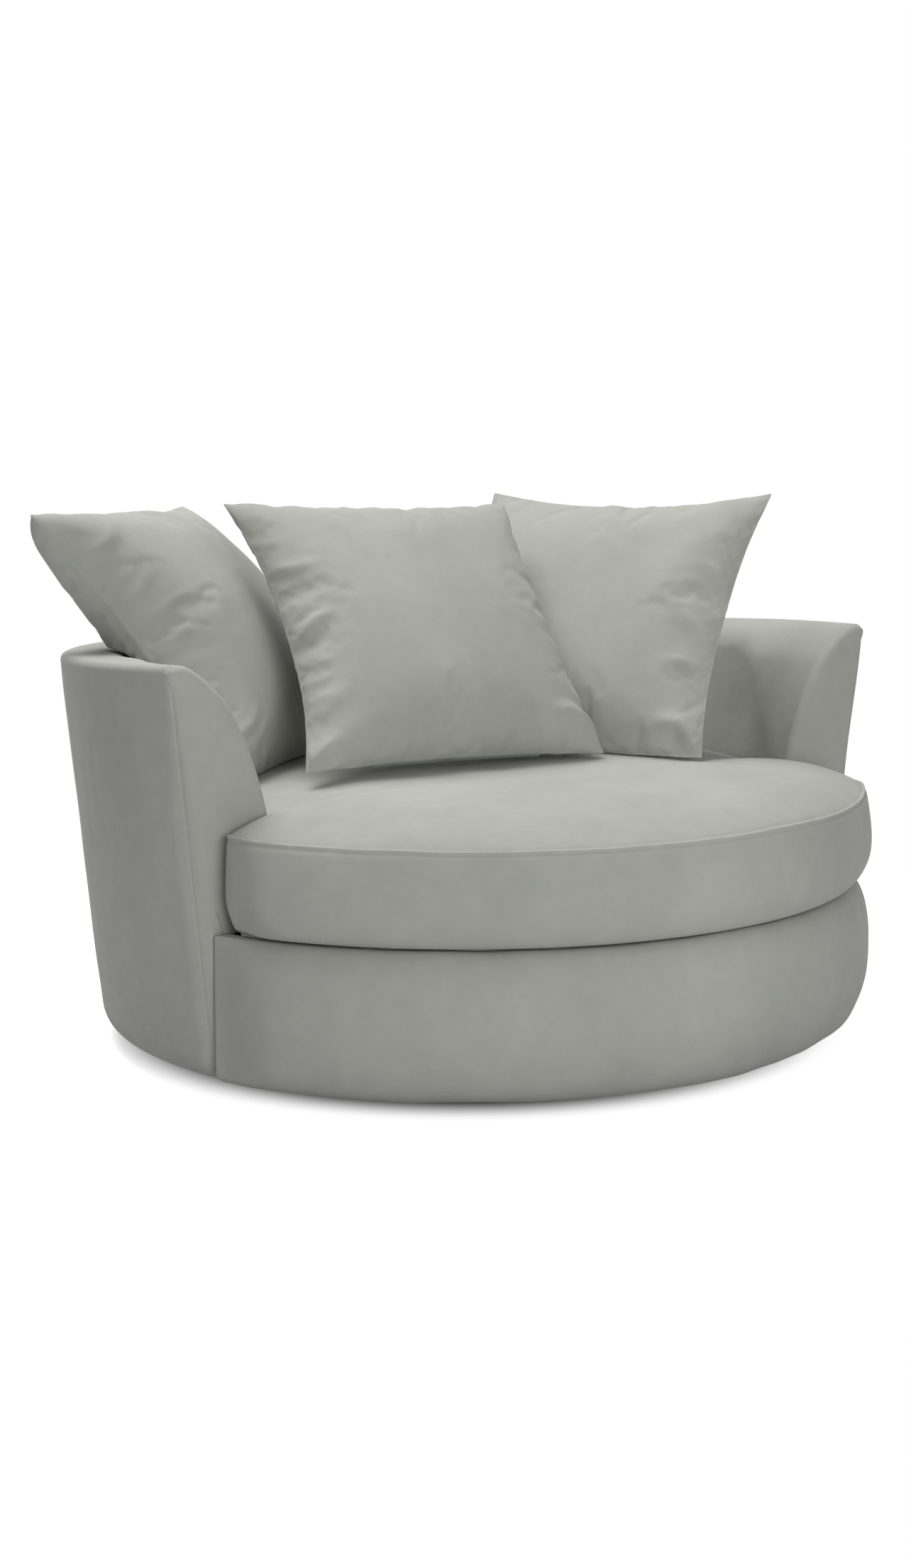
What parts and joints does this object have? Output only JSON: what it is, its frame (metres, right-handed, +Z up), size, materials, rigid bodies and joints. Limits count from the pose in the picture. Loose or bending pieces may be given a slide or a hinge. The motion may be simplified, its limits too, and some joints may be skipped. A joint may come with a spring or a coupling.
{
  "type": "swivel cuddle chair",
  "caption": "Wide round swivel armchair with a flared wraparound wall, a T-shaped round-front seat cushion and loose square pillows, covered in pale velvet.",
  "frame": {"origin": "swivel axis at floor level, on the bottom of the centre glide", "axes": "+Z up along the swivel axis, -Y out of the open front, +X towards the right arm as seen from the front"},
  "size_m": [1.335, 1.2778, 0.8621],
  "materials": {
    "velvet": "matt short-pile velvet, pale grey-green, faintly mottled nap",
    "foam": "cut upholstery foam, off-white, matt",
    "fibre": "bonded polyester fibre, white, matt",
    "black_cloth": "black non-woven cloth, matt",
    "board": "raw fibreboard and ply, matt",
    "timber": "planed softwood, unfinished",
    "steel": "zinc-plated steel",
    "spring_steel": "oil-tempered spring wire",
    "plastic": "moulded black plastic",
    "zip": "nylon coil zip in the cover's colour"
  },
  "bodies": {
    "floor_base": {"base_plinth": "board", "glide_centre": "plastic", "glide_1": "plastic", "glide_2": "plastic", "glide_3": "plastic", "glide_4": "plastic", "glide_5": "plastic", "glide_6": "plastic", "bearing_lower_plate": "steel", "pivot_bolt": "steel", "pivot_washer": "steel", "pivot_nut": "steel"},
    "bearing_cage": {"ball_cage": "steel"},
    "seat_body": {"bearing_upper_plate": "steel", "bottom_board": "board", "dust_cover": "black_cloth", "front_rail": "timber", "front_rail_padding": "foam", "front_rail_cover": "velvet", "seat_rail": "timber", "top_rail": "timber", "back_post_1": "timber", "back_post_2": "timber", "back_post_3": "timber", "back_post_4": "timber", "back_post_5": "timber", "arm_frame_left": "timber", "arm_frame_right": "timber", "arm_end_cover_left": "velvet", "arm_end_cover_right": "velvet", "outside_liner": "board", "outside_cover": "velvet", "inside_padding": "foam", "inside_cover": "velvet", "seat_spring_1": "spring_steel", "seat_spring_2": "spring_steel", "seat_spring_3": "spring_steel", "seat_spring_4": "spring_steel", "seat_spring_5": "spring_steel", "seat_spring_6": "spring_steel", "seat_spring_7": "spring_steel", "deck_cloth": "black_cloth", "deck_pad": "fibre"},
    "seat_cushion": {"seat_cushion_cover": "velvet", "seat_cushion_core": "foam", "seat_cushion_zip": "zip"},
    "pillow_left": {"pillow_cover_left": "velvet", "pillow_insert_left": "fibre", "pillow_zip_left": "zip"},
    "pillow_middle": {"pillow_cover_middle": "velvet", "pillow_insert_middle": "fibre", "pillow_zip_middle": "zip"},
    "pillow_right": {"pillow_cover_right": "velvet", "pillow_insert_right": "fibre", "pillow_zip_right": "zip"}
  },
  "joints": [
    {"name": "seat_swivel", "type": "hinge", "parent": "floor_base", "child": "seat_body", "pos_m": [0, 0, 0.035], "axis": [0, 0, 1], "continuous": true},
    {"name": "bearing_cage_roll", "type": "hinge", "parent": "floor_base", "child": "bearing_cage", "pos_m": [0, 0, 0.0285], "axis": [0, 0, 1], "continuous": true},
    {"name": "seat_cushion_lift", "type": "slide", "parent": "seat_body", "child": "seat_cushion", "axis": [0, 0, 1], "range_m": [0, 0.45]},
    {"name": "pillow_left_lift", "type": "slide", "parent": "seat_cushion", "child": "pillow_left", "axis": [-0.304, 0.418, 0.8561], "range_m": [0, 0.35]},
    {"name": "pillow_middle_lift", "type": "slide", "parent": "seat_cushion", "child": "pillow_middle", "axis": [0.047, 0.382, 0.923], "range_m": [0, 0.35]},
    {"name": "pillow_right_lift", "type": "slide", "parent": "seat_cushion", "child": "pillow_right", "axis": [0.4501, 0.2851, 0.8462], "range_m": [0, 0.35]}
  ],
  "couplings": [
    {"joint": "bearing_cage_roll", "follows": "seat_swivel", "ratio": 0.5}
  ]
}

####################

* **Exercise details**
Repeat the material above in full, quoting it exactly.

* **Solution for this task**
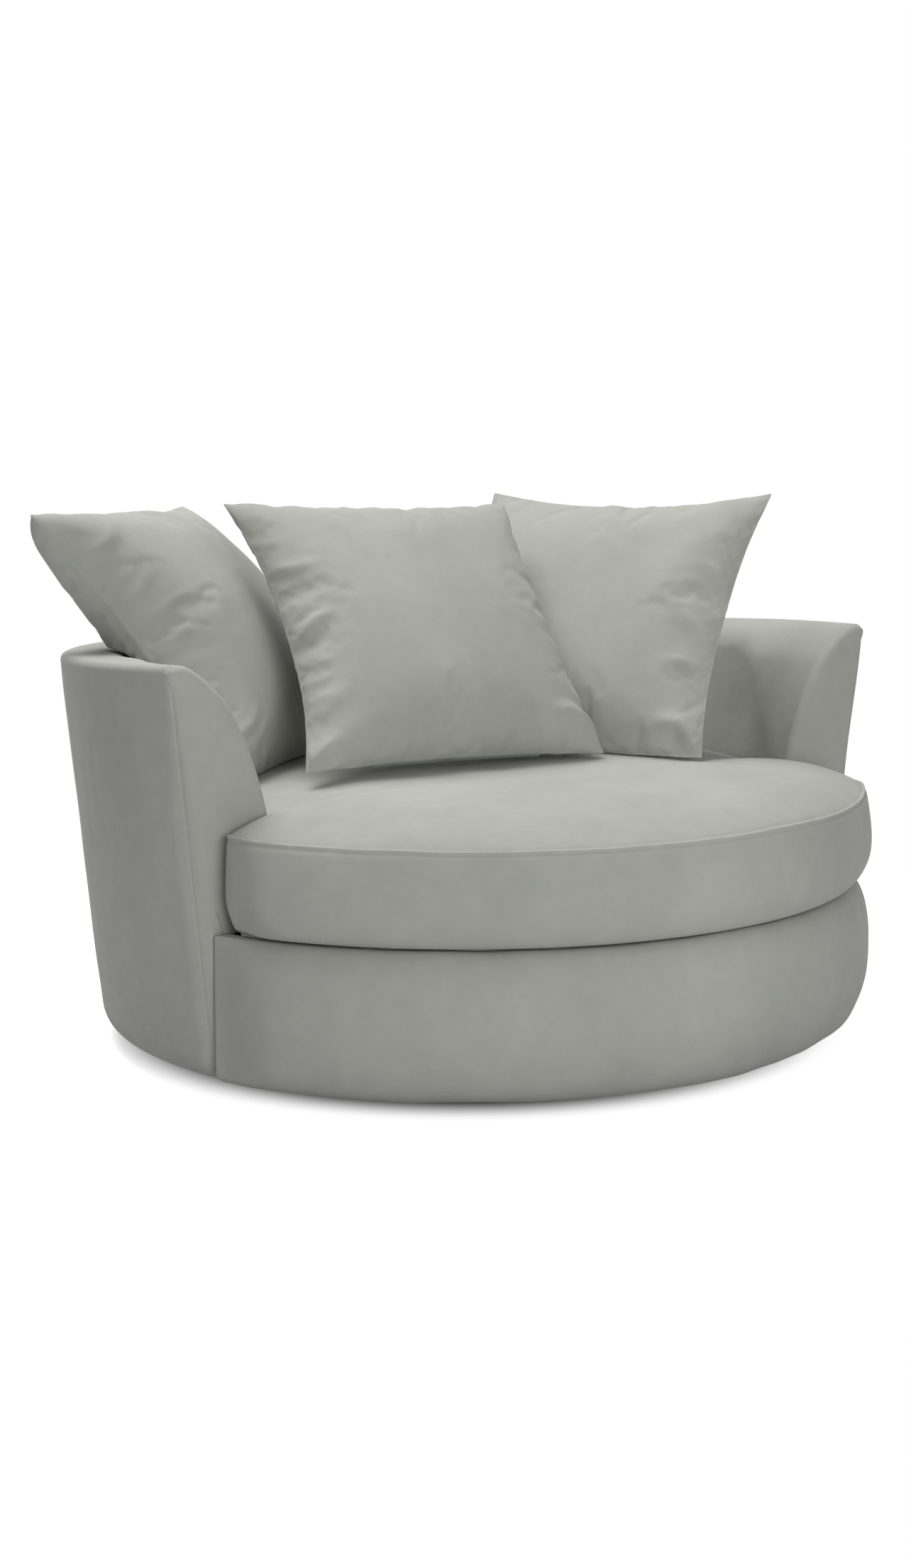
What parts and joints does this object have? Output only JSON: what it is, its frame (metres, right-handed, +Z up), size, materials, rigid bodies and joints. Limits count from the pose in the picture. Loose or bending pieces may be given a slide or a hinge. The motion may be simplified, its limits too, and some joints may be skipped. A joint may come with a spring or a coupling.
{
  "type": "swivel cuddle chair",
  "caption": "Wide round swivel armchair with a flared wraparound wall, a T-shaped round-front seat cushion and loose square pillows, covered in pale velvet.",
  "frame": {"origin": "swivel axis at floor level, on the bottom of the centre glide", "axes": "+Z up along the swivel axis, -Y out of the open front, +X towards the right arm as seen from the front"},
  "size_m": [1.335, 1.2778, 0.8621],
  "materials": {
    "velvet": "matt short-pile velvet, pale grey-green, faintly mottled nap",
    "foam": "cut upholstery foam, off-white, matt",
    "fibre": "bonded polyester fibre, white, matt",
    "black_cloth": "black non-woven cloth, matt",
    "board": "raw fibreboard and ply, matt",
    "timber": "planed softwood, unfinished",
    "steel": "zinc-plated steel",
    "spring_steel": "oil-tempered spring wire",
    "plastic": "moulded black plastic",
    "zip": "nylon coil zip in the cover's colour"
  },
  "bodies": {
    "floor_base": {"base_plinth": "board", "glide_centre": "plastic", "glide_1": "plastic", "glide_2": "plastic", "glide_3": "plastic", "glide_4": "plastic", "glide_5": "plastic", "glide_6": "plastic", "bearing_lower_plate": "steel", "pivot_bolt": "steel", "pivot_washer": "steel", "pivot_nut": "steel"},
    "bearing_cage": {"ball_cage": "steel"},
    "seat_body": {"bearing_upper_plate": "steel", "bottom_board": "board", "dust_cover": "black_cloth", "front_rail": "timber", "front_rail_padding": "foam", "front_rail_cover": "velvet", "seat_rail": "timber", "top_rail": "timber", "back_post_1": "timber", "back_post_2": "timber", "back_post_3": "timber", "back_post_4": "timber", "back_post_5": "timber", "arm_frame_left": "timber", "arm_frame_right": "timber", "arm_end_cover_left": "velvet", "arm_end_cover_right": "velvet", "outside_liner": "board", "outside_cover": "velvet", "inside_padding": "foam", "inside_cover": "velvet", "seat_spring_1": "spring_steel", "seat_spring_2": "spring_steel", "seat_spring_3": "spring_steel", "seat_spring_4": "spring_steel", "seat_spring_5": "spring_steel", "seat_spring_6": "spring_steel", "seat_spring_7": "spring_steel", "deck_cloth": "black_cloth", "deck_pad": "fibre"},
    "seat_cushion": {"seat_cushion_cover": "velvet", "seat_cushion_core": "foam", "seat_cushion_zip": "zip"},
    "pillow_left": {"pillow_cover_left": "velvet", "pillow_insert_left": "fibre", "pillow_zip_left": "zip"},
    "pillow_middle": {"pillow_cover_middle": "velvet", "pillow_insert_middle": "fibre", "pillow_zip_middle": "zip"},
    "pillow_right": {"pillow_cover_right": "velvet", "pillow_insert_right": "fibre", "pillow_zip_right": "zip"}
  },
  "joints": [
    {"name": "seat_swivel", "type": "hinge", "parent": "floor_base", "child": "seat_body", "pos_m": [0, 0, 0.035], "axis": [0, 0, 1], "continuous": true},
    {"name": "bearing_cage_roll", "type": "hinge", "parent": "floor_base", "child": "bearing_cage", "pos_m": [0, 0, 0.0285], "axis": [0, 0, 1], "continuous": true},
    {"name": "seat_cushion_lift", "type": "slide", "parent": "seat_body", "child": "seat_cushion", "axis": [0, 0, 1], "range_m": [0, 0.45]},
    {"name": "pillow_left_lift", "type": "slide", "parent": "seat_cushion", "child": "pillow_left", "axis": [-0.304, 0.418, 0.8561], "range_m": [0, 0.35]},
    {"name": "pillow_middle_lift", "type": "slide", "parent": "seat_cushion", "child": "pillow_middle", "axis": [0.047, 0.382, 0.923], "range_m": [0, 0.35]},
    {"name": "pillow_right_lift", "type": "slide", "parent": "seat_cushion", "child": "pillow_right", "axis": [0.4501, 0.2851, 0.8462], "range_m": [0, 0.35]}
  ],
  "couplings": [
    {"joint": "bearing_cage_roll", "follows": "seat_swivel", "ratio": 0.5}
  ]
}